A GL Events, empresa francesa que administra o Centro de Convenções Salvador e, por extensão, a Bienal de Livros Bahia, destaca a ênfase na participação de mulheres. "A gente tem uma prioridade de presença feminina na programação, assim como em todas as sessões da Bienal há pelo menos um autor ou mediador baiano", afirma a diretora da Bienal da Bahia, Tatiana Zaccaro.

Na Academia Brasileira de Letras, as mulheres ocupam apenas quatro das 40 cadeiras no quadro atual de imortais. Na Academia de Letras da Bahia, a representação feminina é maior, com 11 escritoras em um total de 40 integrantes. Tatiana ressalta que a desigualdade segue o padrão da sociedade como um todo.

"É um reflexo do mundo. Não é uma coisa das academias de letras. Qualquer pesquisa que a gente lê sobre a quantidade de mulheres em cargos de gestão, diretoria de empresas, esse índice vem aumentando, felizmente, mas isso ainda é minoritário", afirma a executiva, citando a herança histórica de hegemonia masculina contra a qual as mulheres estão lutando.

Tatiana considera que, nas letras, o caminho natural é que haja cada vez mais mulheres em posições de destaque porque há mais mulheres escrevendo a cada ano. "Há grandes autoras agora que devem chegar à Academia Brasileira de Letras", afirma a executiva.
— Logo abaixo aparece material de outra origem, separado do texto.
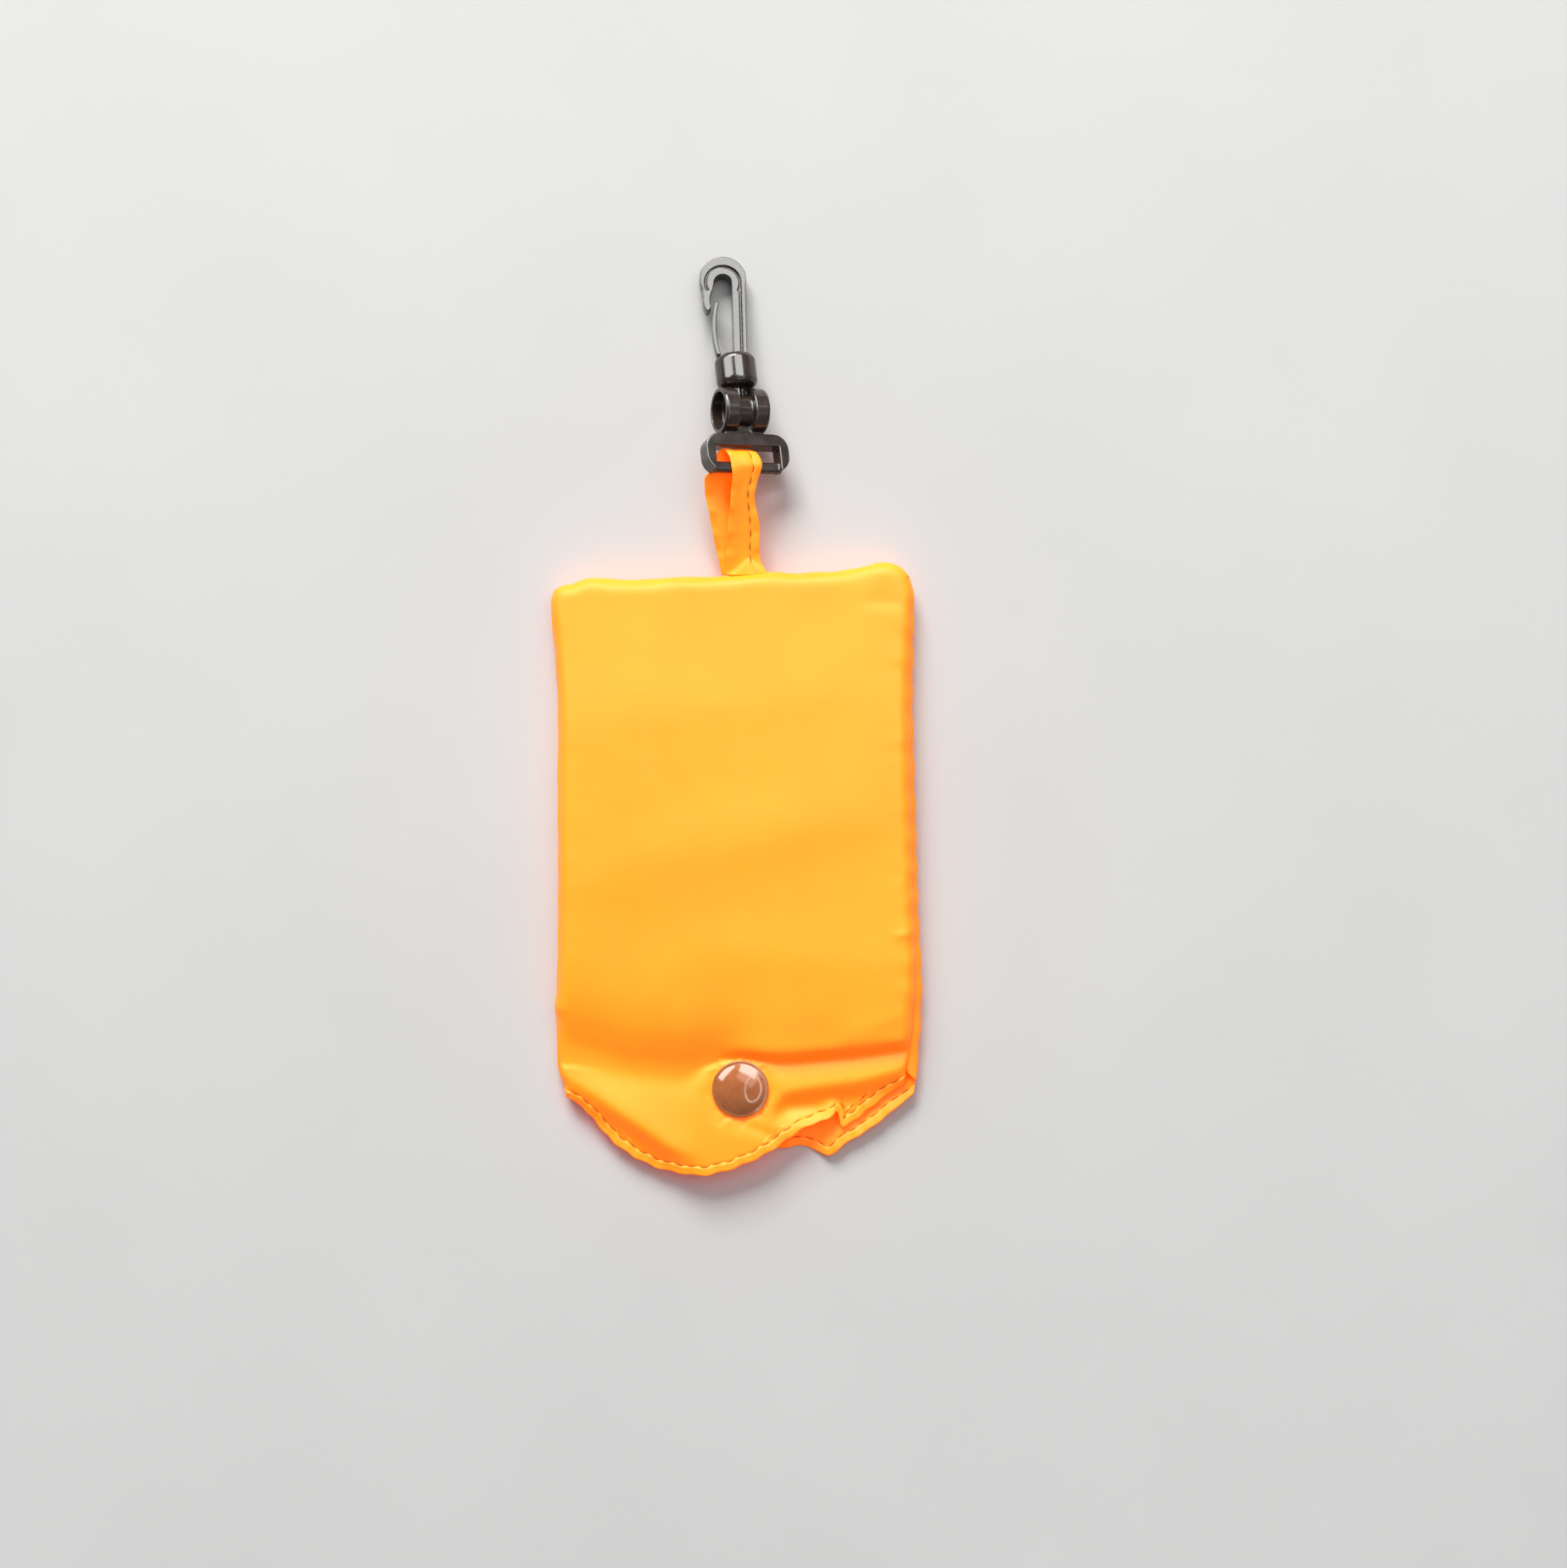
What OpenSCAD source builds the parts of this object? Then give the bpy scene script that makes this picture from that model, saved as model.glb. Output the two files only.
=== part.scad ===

Sobre a programação da Bienal, Tatiana afirma que o evento traz destaques da atualidade. "Você tem desde um Raphael Montes, que estourou com o Bom dia, Verônica (livro escrito em parceria com Ilana Casoy), Thalita Rebouças, lançando na Bahia o seu primeiro adulto, de poesia, Felicidade Inegociável e outras rimas", diz a executiva.